Core libraries: numpy, scipy, pandas.

About 95% of scientific Python code starts with the following lines:

import numpy as np
from scipy import XXX
  • numpy’s core functionality is to provide an easy-to-use and efficient n-dimensional array data structure called ndarray. Any numerical analysis code in Python heavily relies on the ndarray data structure. The main difference with Python’s list is that arrays are almost always homogeneously typed (all elements of the array are of the same type). numpy also provides fast and easy operations such as sum, element-wise product, matrix product, indexing, slicing, broadcasting, … Note that we have a full chapter on how to use numpy (see [🚧 Numpy 🚧] for details)!

  • scipy is the core toolbox for scientific and technical computing for Python. It contains many submodules, some related to complex data structures (for sparse matrices for example) or operations on ndarray (linear algebra, fourier transforms, IO), others domain specific (signal processing, image processing, clustering). View scipy as the Swiss army knife of scientific computing in Python.

  • pandas is a software library for the manipulation of data frames (an object to store tabular data, as you might find in Excel or relational databases).

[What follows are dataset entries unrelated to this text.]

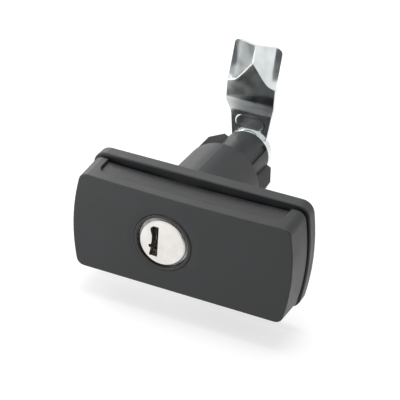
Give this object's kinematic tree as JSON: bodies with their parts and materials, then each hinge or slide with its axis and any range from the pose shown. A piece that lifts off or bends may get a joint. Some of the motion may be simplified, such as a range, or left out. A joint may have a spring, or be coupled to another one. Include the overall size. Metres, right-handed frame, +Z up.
{
  "type": "handle lock with pushbutton cylinder",
  "caption": "Turning handle lock with a key cylinder that pushes in to lock, a round housing through the door, and a cranked cam on a quarter-turn spindle.",
  "frame": {"origin": "on the lock axis at the flange's back face, which lies against the door's front", "axes": "+Y backwards along the lock axis through the door, +X along the handle's length, +Z up along the cam"},
  "size_m": [0.0778, 0.0793, 0.0601],
  "materials": {
    "grip_plastic": "fine matt texture",
    "body_plastic": "fine matt texture",
    "bezel_plastic": "satin",
    "glide_plastic": "smooth, self-lubricating",
    "seal_rubber": "matt",
    "nickel": "satin nickel plate",
    "zinc_steel": "bright blue zinc plate",
    "cast_zinc": "as cast",
    "hard_steel": "ground",
    "spring_steel": "drawn wire",
    "brass": "turned"
  },
  "bodies": {
    "lock_body": {"lock_body": "body_plastic", "panel_seal": "seal_rubber", "mounting_inserts": "brass"},
    "handle": {"grip": "grip_plastic", "bezel": "bezel_plastic", "spindle": "cast_zinc", "grip_screws": "zinc_steel", "glide_washer": "glide_plastic", "spindle_seal": "seal_rubber", "detent_ball": "hard_steel", "detent_spring": "spring_steel", "stop_washer": "zinc_steel", "cam": "zinc_steel", "spring_washer": "zinc_steel", "cam_screw": "zinc_steel"},
    "button": {"button_barrel": "cast_zinc", "locking_pin": "hard_steel", "return_spring": "spring_steel", "plug_pin": "hard_steel", "snap_bolt_spring": "spring_steel"},
    "plug": {"key_plug": "cast_zinc", "face_cap": "nickel", "wafers": "brass", "wafer_springs": "spring_steel"},
    "snap_bolt": {"snap_bolt": "cast_zinc"}
  },
  "joints": [
    {"name": "handle_turn", "type": "hinge", "parent": "lock_body", "child": "handle", "pos_m": [0, 0, 0], "axis": [0, 1, 0], "range_deg": [0, 90]},
    {"name": "button_press", "type": "slide", "parent": "handle", "child": "button", "axis": [0, 1, 0], "range_m": [0, 0.004], "stiffness_N_per_m": 600, "springref_m": -0.003, "deforming": ["return_spring"]},
    {"name": "key_turn", "type": "hinge", "parent": "button", "child": "plug", "pos_m": [0, 0, 0], "axis": [0, 1, 0], "range_deg": [0, 90]},
    {"name": "bolt_draw", "type": "slide", "parent": "button", "child": "snap_bolt", "axis": [0, 0, 1], "range_m": [0, 0.0012], "deforming": ["snap_bolt_spring"]}
  ],
  "couplings": [
    {"joint": "key_turn", "follows": "bolt_draw", "rad_per_m": 1309}
  ]
}
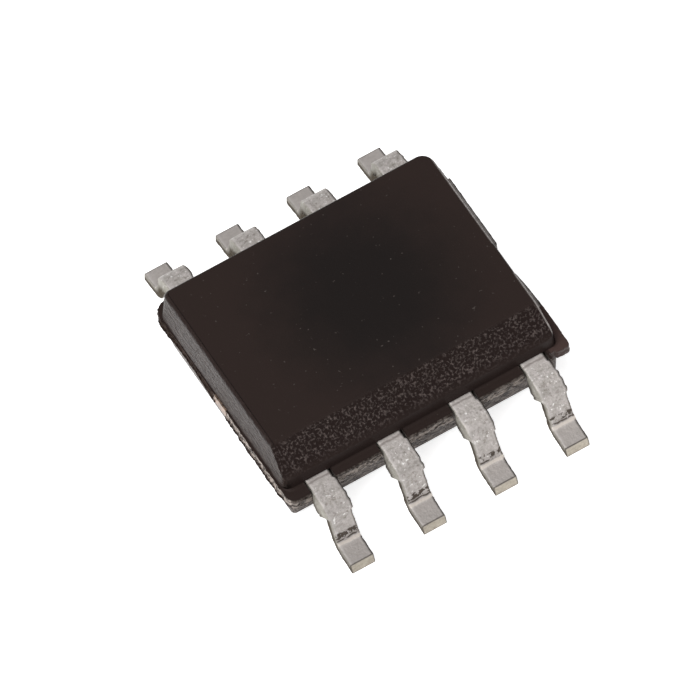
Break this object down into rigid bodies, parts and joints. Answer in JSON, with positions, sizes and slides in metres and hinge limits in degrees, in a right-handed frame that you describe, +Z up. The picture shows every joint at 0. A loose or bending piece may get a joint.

This differs from NumPy arrays in being ‘column-oriented’: the values in each column have to be of the same type, but one row can contain many different types of objects.” Just as NumPy does for arrays, pandas provides fast and easy operations on dataframes, such as pivoting, merging, joining, data filtering, column-wise operations. We also have a full chapter on how to use pandas (see [🚧 Pandas 🚧] for details)!

“Things you cannot (or should not) work without”

  • A good text editor or an IDE (See [🚧 Editors And Ides 🚧] for details)!

  • ipython is a command shell for Python. Think python, but a hundred times better! It has syntax highlighting, auto-completion, and many magic functions (%debug, %run, etc) to ease the process of programming, data exploration, and debugging.

  • pdb, ipdb, pdb++, and pudb are four python debuggers. Knowing how to use a Python debugger is a must! If you don’t know how to use one, read [🚧 Debugging 🚧]) without further delay!

  • Whether you use an IDE or a text editor, configure it with a static linter to check your code as you write it. There are different options available. A widely used static linter is flake8: it combines three tools into one (pyflakes, pycodestyle, and mccabe). Another popular one is pylint.

Visualization libraries

  • Matplotlib is the most widely used visualization library in Python. While the API takes a while to get used to, there is nothing better to create high quality scientific figures for publication! Literally everything can be tweaked, tuned, and modified.

  • seaborn is a thin layer on top of Matplotlib: you get the flexibility of Matplotlib with an easy-to-use interface.

  • bokeh, plotly, and altair are three excellent choices of plotting libraries with interactive outputs. All of these play very well with notebooks, such as myst-nb or jupyter notebooks. Note that plotly can be used to create interactive tables as well. Because we can’t resist showing off cool features, here’s a small code snippet we shamelessly stole from the myst-nb documentation on creating an interactive table and plot.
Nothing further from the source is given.